▶ _Data provided_
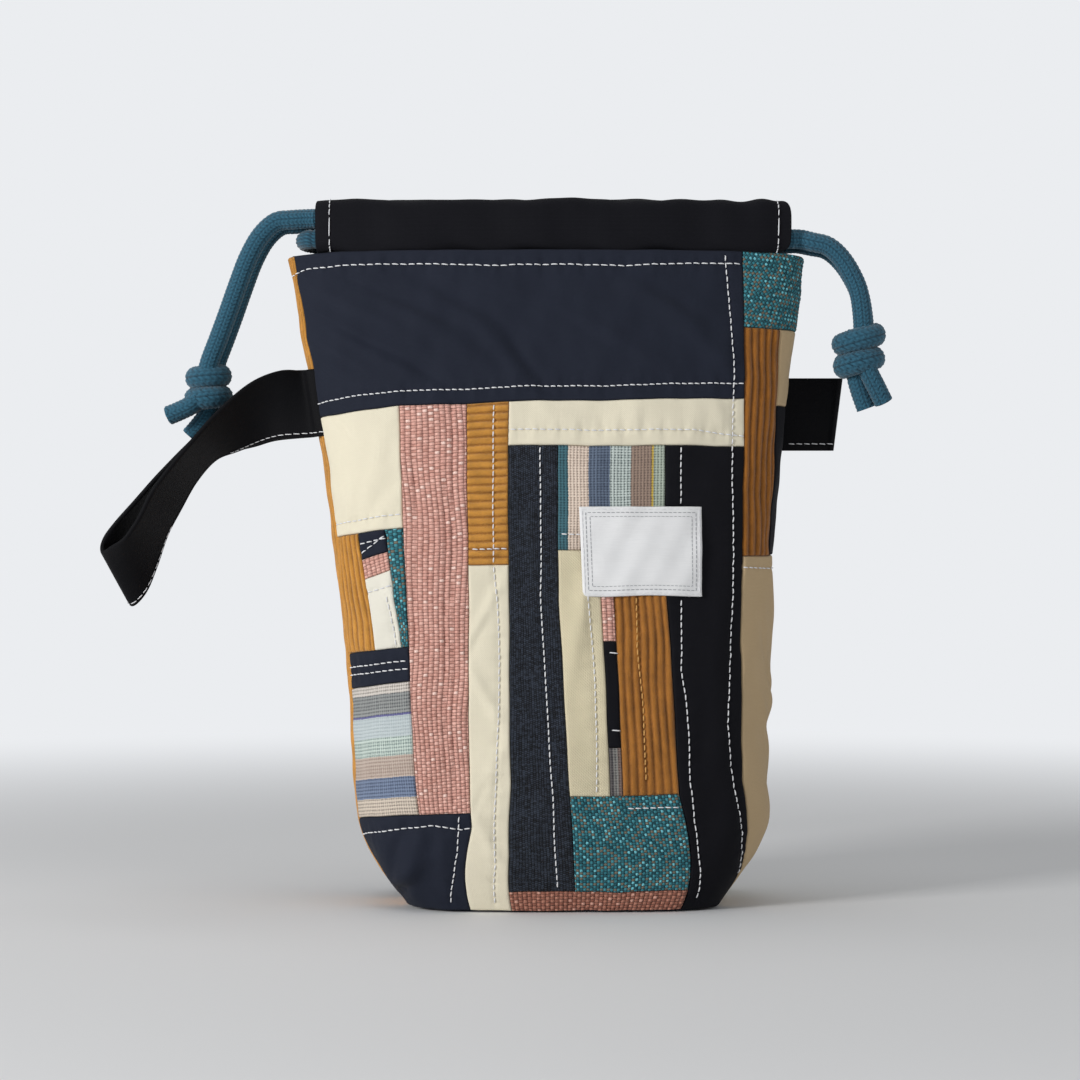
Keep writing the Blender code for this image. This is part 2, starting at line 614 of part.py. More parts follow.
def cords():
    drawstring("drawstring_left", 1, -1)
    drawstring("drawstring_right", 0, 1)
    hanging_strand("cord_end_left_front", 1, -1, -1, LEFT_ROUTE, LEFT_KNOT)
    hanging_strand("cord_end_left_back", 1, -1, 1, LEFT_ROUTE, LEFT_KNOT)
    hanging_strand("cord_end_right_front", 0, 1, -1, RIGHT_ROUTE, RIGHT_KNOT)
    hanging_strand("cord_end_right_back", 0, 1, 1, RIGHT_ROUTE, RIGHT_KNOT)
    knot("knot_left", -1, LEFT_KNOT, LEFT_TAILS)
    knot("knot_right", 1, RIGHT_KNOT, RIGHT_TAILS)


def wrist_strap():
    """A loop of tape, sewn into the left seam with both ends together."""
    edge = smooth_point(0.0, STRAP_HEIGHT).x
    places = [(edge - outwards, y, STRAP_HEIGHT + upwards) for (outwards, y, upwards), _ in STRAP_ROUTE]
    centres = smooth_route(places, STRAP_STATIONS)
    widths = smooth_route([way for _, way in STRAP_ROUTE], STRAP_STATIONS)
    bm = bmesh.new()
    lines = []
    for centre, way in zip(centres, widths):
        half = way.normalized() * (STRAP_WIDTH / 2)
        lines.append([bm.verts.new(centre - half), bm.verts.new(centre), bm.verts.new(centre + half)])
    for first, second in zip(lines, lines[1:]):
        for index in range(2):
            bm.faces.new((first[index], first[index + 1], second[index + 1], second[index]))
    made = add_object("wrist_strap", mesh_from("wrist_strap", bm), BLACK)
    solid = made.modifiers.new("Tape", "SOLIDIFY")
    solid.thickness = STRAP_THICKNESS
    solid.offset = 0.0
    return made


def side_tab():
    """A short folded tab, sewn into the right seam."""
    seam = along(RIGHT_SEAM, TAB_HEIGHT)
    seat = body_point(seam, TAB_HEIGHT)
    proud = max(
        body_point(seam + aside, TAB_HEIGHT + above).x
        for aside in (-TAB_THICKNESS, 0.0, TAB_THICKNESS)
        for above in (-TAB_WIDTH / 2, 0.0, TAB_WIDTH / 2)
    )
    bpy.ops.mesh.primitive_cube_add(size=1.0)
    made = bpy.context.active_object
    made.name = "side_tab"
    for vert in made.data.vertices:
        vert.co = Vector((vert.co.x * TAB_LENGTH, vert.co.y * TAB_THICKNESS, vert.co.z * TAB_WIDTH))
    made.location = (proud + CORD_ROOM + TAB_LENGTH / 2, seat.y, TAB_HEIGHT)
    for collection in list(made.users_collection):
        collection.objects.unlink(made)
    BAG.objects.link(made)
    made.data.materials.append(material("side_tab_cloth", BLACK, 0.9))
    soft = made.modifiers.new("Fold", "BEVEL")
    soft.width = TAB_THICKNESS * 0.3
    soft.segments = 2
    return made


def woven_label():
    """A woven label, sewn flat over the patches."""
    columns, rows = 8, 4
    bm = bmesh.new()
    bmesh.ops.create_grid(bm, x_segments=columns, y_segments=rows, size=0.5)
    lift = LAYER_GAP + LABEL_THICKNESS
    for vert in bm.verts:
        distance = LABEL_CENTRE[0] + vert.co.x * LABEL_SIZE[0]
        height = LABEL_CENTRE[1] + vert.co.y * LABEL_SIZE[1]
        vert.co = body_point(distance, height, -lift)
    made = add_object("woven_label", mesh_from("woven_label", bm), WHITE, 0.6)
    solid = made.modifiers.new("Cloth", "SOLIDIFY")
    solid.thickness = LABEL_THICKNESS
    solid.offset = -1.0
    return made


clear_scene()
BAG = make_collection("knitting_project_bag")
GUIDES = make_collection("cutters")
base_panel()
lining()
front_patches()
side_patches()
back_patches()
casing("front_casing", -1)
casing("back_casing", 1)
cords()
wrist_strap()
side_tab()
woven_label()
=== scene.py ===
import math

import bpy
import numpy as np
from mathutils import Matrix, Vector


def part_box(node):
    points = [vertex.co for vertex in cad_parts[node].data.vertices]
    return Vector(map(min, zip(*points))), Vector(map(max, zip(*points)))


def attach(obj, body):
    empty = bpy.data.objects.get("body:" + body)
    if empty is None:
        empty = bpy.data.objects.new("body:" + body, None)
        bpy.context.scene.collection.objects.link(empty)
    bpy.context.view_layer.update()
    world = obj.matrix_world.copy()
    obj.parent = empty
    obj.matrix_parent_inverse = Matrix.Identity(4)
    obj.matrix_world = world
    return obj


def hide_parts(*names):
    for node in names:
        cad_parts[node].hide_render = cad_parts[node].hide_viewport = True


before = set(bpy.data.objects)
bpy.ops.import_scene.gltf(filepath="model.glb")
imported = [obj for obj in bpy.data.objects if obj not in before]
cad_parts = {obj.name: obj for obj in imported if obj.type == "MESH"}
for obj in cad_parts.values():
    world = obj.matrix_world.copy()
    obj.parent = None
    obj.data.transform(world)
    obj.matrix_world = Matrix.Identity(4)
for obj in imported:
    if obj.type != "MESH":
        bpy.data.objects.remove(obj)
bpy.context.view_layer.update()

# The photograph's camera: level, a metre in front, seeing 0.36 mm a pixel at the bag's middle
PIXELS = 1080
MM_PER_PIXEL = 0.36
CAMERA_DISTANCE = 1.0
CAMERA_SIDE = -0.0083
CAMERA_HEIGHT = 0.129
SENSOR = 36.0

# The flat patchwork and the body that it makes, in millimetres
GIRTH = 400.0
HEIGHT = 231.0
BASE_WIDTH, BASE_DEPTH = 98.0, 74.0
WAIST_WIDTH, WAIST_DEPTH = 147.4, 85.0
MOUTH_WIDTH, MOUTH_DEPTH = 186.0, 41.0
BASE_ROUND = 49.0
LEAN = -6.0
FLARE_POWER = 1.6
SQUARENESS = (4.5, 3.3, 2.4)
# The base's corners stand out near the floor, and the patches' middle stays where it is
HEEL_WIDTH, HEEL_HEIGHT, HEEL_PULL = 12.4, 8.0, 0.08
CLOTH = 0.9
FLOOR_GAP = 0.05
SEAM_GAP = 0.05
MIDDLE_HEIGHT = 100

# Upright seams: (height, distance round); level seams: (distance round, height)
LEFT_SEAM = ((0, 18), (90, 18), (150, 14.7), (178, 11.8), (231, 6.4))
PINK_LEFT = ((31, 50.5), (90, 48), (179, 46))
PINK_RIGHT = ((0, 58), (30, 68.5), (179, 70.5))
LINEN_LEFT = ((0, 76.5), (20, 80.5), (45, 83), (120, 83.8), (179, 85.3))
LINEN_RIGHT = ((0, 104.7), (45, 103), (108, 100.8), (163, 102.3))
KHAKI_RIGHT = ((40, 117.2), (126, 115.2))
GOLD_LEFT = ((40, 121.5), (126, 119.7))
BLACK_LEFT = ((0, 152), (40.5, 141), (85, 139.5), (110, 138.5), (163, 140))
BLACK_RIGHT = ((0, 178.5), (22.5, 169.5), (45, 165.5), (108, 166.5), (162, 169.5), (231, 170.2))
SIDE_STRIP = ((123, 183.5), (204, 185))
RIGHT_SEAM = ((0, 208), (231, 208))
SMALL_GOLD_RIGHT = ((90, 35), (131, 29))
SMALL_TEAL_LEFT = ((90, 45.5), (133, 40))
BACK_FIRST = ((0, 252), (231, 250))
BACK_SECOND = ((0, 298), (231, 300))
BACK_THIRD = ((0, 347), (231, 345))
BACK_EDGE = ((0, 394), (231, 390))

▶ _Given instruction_
Extract verbatim only those lines that run from the line with "clear_scene()" to the line with "bpy.data.objects.remove(obj)", inclusive.

▶ _Output for this task_
clear_scene()
BAG = make_collection("knitting_project_bag")
GUIDES = make_collection("cutters")
base_panel()
lining()
front_patches()
side_patches()
back_patches()
casing("front_casing", -1)
casing("back_casing", 1)
cords()
wrist_strap()
side_tab()
woven_label()
=== scene.py ===
import math

import bpy
import numpy as np
from mathutils import Matrix, Vector


def part_box(node):
    points = [vertex.co for vertex in cad_parts[node].data.vertices]
    return Vector(map(min, zip(*points))), Vector(map(max, zip(*points)))


def attach(obj, body):
    empty = bpy.data.objects.get("body:" + body)
    if empty is None:
        empty = bpy.data.objects.new("body:" + body, None)
        bpy.context.scene.collection.objects.link(empty)
    bpy.context.view_layer.update()
    world = obj.matrix_world.copy()
    obj.parent = empty
    obj.matrix_parent_inverse = Matrix.Identity(4)
    obj.matrix_world = world
    return obj


def hide_parts(*names):
    for node in names:
        cad_parts[node].hide_render = cad_parts[node].hide_viewport = True


before = set(bpy.data.objects)
bpy.ops.import_scene.gltf(filepath="model.glb")
imported = [obj for obj in bpy.data.objects if obj not in before]
cad_parts = {obj.name: obj for obj in imported if obj.type == "MESH"}
for obj in cad_parts.values():
    world = obj.matrix_world.copy()
    obj.parent = None
    obj.data.transform(world)
    obj.matrix_world = Matrix.Identity(4)
for obj in imported:
    if obj.type != "MESH":
        bpy.data.objects.remove(obj)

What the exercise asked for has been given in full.